As someone who has built their worfkflow around Adobe Lightroom, it never occurred to me that there might be any serious mileage, image quality wise, in looking at other RAW conversion software. Lightroom has established itself as one of the two professional tools of choice, along with Apple Aperture. RAW conversion seems pretty commoditised. The choice seems to be around whether you’re a Mac or a PC, and minor usability considerations. No-one has been claiming that one produces better image quality than the other, or indeed than any of the many lesser known RAW conversion options.
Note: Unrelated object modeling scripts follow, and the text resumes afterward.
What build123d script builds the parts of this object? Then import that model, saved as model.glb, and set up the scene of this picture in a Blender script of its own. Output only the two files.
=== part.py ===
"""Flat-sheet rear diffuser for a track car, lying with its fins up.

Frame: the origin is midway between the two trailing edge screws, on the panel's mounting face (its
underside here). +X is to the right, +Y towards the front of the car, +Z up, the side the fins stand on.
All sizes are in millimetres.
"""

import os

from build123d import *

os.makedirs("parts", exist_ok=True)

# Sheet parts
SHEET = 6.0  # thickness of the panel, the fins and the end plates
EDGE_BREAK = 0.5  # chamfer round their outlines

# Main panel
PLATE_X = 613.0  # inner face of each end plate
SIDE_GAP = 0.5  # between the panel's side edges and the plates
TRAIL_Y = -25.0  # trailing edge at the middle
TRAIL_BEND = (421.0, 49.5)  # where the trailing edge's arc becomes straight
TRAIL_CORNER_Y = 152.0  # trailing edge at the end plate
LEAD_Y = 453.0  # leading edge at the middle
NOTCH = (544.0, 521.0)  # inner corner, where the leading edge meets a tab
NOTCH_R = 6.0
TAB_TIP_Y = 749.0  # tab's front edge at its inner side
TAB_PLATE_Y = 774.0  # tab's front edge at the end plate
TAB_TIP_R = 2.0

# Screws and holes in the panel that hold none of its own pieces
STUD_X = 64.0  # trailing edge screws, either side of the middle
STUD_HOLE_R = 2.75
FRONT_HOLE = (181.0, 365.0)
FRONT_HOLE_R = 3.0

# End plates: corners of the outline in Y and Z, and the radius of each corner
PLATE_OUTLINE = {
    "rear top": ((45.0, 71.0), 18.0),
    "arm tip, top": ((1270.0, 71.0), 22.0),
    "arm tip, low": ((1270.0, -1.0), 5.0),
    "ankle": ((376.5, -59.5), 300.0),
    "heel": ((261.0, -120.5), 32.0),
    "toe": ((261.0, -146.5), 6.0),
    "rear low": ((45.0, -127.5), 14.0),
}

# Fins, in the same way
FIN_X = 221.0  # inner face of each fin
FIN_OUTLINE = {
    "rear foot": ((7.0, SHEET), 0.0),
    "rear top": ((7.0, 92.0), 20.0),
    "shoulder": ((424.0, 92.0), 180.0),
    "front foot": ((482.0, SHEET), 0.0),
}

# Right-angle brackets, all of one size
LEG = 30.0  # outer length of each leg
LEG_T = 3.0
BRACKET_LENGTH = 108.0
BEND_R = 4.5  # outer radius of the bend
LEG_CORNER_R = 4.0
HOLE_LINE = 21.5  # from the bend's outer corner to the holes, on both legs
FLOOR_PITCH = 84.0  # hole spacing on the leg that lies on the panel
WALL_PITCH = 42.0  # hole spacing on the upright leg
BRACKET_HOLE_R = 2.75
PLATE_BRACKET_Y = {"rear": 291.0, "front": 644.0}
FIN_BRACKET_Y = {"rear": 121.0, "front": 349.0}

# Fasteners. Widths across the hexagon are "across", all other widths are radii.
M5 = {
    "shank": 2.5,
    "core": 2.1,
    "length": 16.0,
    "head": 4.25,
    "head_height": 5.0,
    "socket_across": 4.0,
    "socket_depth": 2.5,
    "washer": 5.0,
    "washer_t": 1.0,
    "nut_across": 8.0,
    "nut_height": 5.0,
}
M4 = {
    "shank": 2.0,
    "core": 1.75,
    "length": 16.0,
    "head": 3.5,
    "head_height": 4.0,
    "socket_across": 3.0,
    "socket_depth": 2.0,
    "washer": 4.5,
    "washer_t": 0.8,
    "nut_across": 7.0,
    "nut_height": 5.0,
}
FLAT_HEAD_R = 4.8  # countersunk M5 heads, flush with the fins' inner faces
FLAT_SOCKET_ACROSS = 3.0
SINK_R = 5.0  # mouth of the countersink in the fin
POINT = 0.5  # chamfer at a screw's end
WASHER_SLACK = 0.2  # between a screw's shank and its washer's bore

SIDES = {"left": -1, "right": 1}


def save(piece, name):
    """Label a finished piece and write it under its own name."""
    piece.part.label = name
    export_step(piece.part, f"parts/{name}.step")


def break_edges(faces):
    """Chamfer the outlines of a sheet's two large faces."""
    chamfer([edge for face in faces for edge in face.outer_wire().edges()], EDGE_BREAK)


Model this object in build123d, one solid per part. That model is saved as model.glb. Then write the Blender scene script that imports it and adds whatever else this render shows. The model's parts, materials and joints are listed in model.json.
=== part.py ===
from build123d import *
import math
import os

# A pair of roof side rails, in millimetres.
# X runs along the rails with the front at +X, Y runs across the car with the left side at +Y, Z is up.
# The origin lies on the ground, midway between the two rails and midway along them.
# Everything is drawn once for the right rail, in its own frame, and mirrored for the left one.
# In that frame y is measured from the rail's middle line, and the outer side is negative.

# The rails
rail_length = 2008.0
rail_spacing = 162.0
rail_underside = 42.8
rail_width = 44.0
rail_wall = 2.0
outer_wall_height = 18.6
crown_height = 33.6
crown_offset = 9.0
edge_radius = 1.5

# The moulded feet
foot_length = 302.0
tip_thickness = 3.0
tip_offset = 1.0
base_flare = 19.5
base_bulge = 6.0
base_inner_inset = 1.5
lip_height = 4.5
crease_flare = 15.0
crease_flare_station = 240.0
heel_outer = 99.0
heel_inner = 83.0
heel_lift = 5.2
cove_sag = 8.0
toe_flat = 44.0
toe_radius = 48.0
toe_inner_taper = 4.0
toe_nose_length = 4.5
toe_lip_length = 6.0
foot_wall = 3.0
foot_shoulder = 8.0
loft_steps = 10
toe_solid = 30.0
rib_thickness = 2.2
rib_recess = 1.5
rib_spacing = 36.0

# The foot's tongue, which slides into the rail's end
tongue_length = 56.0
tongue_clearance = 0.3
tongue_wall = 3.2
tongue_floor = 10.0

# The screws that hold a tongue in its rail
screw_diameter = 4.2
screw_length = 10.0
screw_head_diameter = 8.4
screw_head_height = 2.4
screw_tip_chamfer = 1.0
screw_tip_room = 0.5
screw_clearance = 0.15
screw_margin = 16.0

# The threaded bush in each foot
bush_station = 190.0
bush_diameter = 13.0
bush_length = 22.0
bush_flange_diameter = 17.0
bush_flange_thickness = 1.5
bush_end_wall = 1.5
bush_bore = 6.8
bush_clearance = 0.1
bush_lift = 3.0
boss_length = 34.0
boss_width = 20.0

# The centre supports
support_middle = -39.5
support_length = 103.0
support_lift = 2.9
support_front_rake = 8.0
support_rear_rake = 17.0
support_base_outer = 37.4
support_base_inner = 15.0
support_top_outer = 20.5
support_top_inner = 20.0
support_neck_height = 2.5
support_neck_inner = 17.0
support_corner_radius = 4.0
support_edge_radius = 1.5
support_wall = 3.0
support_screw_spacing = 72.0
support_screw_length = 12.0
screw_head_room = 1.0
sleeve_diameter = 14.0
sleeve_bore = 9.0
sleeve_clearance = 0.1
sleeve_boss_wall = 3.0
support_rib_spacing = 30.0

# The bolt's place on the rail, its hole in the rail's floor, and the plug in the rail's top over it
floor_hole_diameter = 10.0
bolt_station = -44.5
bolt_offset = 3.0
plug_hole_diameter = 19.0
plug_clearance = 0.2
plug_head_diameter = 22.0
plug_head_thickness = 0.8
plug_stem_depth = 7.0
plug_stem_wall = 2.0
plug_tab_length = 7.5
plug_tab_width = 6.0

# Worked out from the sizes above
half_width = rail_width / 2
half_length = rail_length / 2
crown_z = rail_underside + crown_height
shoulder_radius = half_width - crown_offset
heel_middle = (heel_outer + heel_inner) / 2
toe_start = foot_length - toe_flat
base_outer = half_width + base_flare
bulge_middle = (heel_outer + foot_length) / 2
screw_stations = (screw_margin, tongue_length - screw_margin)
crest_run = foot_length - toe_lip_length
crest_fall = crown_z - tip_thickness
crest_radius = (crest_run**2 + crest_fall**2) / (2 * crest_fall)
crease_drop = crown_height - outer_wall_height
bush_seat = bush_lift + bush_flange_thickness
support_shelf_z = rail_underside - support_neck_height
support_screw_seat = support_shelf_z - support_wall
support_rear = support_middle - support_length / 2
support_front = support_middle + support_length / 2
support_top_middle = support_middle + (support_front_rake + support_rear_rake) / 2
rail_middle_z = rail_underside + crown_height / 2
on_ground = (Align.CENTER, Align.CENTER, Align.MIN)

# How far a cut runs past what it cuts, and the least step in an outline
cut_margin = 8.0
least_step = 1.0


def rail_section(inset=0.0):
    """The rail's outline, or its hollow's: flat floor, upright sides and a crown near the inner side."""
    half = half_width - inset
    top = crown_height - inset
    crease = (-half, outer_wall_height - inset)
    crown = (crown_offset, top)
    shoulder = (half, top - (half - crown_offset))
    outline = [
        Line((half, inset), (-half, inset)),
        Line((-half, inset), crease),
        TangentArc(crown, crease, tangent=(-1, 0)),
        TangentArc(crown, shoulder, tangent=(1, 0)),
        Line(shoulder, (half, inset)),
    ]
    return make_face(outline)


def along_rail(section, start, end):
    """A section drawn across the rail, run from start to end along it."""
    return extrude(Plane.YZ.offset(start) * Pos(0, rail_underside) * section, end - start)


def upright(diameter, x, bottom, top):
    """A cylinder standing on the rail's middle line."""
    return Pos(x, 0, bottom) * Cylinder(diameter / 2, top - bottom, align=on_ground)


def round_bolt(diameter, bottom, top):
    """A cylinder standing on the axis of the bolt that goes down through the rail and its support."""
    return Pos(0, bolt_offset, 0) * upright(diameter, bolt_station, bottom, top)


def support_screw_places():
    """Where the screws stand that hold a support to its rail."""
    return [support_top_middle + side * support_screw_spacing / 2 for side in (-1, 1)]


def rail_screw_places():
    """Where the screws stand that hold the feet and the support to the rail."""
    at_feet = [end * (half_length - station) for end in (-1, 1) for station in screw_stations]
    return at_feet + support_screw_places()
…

Maybe that’s not quite true. I have come across the suggestion for example that Aperture beats Lightroom for RAW conversion of Sony A900 images.

Going much further with the notion that Lightroom (which shares its RAW conversion engine with Adobe Camera Raw) does a rotten job with Sony DSLR images is this recent post by Photoclub Alpha’s David Kilpatrick.

David is speculating that the loose tie up between Sony and French camera software company DxO labs may go further than first thought. In any event, he points out that the DxO Optics Pro RAW conversion program seems to do a far better job on high ISO Sony images than Lightroom/ACR or indeed anything else. Now this may not be just a Sony thing. Perhaps the science of RAW conversion has not been fully tamed after all, and DxO have come up with a superior conversion engine full stop.

I will in any event be trying out the DxO software. I can think of a number of noisy images which might benefit from better RAW conversion. It must be better to get the best possible conversion first, rather than rely entirely on Noise Ninja or similar in a subsequent step.

So I will give it a try and post my findings. Should be fun.